There is a lot of public embarrassment involved with shoplifting too. If an offender isn’t given an alternate choice, he or she will have to go to court. The court process is public for anyone who wants to go, and rumors start getting spread about shoplifters, who may not want anyone to know. When the privacy of a shoplifter, ashamed of his/her crime, is violated, that person may have to deal with mockery at school and may even lose friends over the fact that some people may lose trust in the accused. This makes the process even more difficult for the offender because they may feel that there is no one they can turn to now, to help them deal with their punishment. And the loss of friends may also prevent a shoplifter from “spreading the word” about the real consequences of shoplifting, that other teens may not get off as easy as they thought.
A third negative affect of shoplifting is what storeowners, managers and the justice system must deal with. On average, for every one item stolen, 20 more of that same item must be sold to pay for it. This affects the store, because they must raise prices, which affects shoppers who frequent that location. These customers may then choose to shop somewhere else, which loses business for that store. Shoplifting also causes a great hassle for the justice system, if alternate measures are not available. There is lots of paperwork involved, and many hours resulting from an act that may have only taken 2 minutes. And programs for first-time offenders are instituted by volunteers, who must also put a lot of effort into filling out papers. Shoplifting has a ripple effect on many different people.
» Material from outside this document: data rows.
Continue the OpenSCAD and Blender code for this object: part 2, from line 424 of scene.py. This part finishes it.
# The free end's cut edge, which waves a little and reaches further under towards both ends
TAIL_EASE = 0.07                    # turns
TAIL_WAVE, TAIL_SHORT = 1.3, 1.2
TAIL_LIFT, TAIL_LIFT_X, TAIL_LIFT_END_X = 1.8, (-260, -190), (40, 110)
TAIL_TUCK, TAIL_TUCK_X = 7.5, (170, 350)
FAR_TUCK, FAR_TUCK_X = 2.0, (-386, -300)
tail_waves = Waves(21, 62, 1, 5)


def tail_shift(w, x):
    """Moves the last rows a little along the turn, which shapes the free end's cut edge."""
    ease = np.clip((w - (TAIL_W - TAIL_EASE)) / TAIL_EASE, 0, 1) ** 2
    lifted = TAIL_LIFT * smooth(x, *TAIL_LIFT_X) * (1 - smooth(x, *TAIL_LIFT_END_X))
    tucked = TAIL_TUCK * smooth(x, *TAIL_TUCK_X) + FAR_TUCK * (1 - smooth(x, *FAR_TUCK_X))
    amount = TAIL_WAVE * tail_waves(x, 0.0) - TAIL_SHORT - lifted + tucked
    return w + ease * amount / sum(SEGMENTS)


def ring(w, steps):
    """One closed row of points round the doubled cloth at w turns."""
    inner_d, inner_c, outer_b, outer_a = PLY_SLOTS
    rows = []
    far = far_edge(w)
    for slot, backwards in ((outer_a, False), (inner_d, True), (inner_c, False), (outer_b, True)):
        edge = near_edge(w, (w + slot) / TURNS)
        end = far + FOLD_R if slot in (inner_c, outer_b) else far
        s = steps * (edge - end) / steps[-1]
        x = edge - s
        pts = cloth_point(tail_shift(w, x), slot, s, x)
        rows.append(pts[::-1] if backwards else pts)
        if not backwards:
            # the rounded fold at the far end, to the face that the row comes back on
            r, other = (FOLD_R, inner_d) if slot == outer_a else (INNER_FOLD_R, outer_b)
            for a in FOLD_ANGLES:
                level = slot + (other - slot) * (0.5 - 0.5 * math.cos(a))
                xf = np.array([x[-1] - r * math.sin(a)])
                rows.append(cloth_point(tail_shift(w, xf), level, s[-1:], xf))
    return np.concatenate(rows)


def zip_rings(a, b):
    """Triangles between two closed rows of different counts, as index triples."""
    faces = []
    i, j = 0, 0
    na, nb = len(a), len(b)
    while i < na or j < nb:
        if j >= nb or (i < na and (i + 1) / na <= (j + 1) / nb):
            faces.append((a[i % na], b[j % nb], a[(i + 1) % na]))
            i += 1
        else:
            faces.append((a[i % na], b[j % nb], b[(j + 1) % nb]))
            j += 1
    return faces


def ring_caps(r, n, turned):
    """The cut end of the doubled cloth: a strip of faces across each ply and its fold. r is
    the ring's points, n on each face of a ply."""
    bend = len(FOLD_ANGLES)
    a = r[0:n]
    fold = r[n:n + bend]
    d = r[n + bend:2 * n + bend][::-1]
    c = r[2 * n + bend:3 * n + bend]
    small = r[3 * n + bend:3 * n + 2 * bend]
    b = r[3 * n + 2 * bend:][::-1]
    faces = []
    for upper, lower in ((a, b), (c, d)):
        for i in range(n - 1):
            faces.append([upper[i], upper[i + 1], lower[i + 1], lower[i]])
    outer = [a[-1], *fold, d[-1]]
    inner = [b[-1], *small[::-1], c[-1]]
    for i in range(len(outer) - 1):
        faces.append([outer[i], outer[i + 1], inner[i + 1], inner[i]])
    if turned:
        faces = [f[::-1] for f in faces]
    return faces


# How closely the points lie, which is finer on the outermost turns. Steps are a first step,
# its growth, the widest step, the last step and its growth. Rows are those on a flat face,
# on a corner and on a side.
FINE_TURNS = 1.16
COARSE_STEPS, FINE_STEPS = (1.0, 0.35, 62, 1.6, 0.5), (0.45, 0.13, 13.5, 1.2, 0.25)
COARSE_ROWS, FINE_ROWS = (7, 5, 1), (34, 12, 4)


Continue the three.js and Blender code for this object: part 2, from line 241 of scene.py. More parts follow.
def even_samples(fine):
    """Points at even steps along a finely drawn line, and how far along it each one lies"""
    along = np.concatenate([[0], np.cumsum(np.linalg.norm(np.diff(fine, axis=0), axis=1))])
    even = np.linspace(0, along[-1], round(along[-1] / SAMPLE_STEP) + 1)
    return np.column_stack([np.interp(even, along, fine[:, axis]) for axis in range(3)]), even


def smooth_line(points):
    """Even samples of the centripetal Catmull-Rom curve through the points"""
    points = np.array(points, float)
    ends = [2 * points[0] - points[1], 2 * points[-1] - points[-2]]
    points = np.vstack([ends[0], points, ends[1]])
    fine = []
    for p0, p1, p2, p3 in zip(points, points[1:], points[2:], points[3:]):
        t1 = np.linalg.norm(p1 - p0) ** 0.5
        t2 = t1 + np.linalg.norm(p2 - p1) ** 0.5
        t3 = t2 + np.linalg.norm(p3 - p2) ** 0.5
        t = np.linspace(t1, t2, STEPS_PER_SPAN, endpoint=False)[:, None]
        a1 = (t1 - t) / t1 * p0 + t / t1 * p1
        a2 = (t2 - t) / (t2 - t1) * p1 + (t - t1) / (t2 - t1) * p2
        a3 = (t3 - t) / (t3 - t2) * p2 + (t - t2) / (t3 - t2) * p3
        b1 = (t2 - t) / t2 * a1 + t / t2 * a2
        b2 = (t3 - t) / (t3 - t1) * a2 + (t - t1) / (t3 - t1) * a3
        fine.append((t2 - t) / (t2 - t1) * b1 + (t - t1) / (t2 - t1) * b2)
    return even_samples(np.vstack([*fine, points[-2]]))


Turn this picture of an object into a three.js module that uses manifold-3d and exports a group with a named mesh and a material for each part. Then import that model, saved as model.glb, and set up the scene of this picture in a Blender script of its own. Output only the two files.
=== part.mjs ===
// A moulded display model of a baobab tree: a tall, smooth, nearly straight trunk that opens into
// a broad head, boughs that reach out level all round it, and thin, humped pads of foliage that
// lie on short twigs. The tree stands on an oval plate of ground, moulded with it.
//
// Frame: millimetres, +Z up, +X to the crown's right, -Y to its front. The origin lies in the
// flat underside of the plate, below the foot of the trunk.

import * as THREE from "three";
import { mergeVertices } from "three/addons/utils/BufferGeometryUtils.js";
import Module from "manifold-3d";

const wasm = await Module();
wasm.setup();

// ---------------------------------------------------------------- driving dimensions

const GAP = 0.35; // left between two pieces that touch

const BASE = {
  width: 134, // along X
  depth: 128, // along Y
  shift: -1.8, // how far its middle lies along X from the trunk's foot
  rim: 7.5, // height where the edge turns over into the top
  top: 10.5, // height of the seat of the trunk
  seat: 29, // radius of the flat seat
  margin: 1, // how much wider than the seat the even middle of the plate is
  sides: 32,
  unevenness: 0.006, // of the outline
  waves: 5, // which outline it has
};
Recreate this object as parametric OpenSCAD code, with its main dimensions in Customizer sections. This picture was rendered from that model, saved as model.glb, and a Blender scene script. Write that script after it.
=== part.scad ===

In short, the negative effects of shoplifting are many, and therefore anyone who considers stealing should think more wisely about how their crime will affect a very large amount of people. Shoplifting is also referred to as “petty theft”, but this term seems incorrect, considering many people become involved. Stealing in any way, shape or form has no positive affects whatsoever, and should not be taken lightly by teenagers, or adults alike.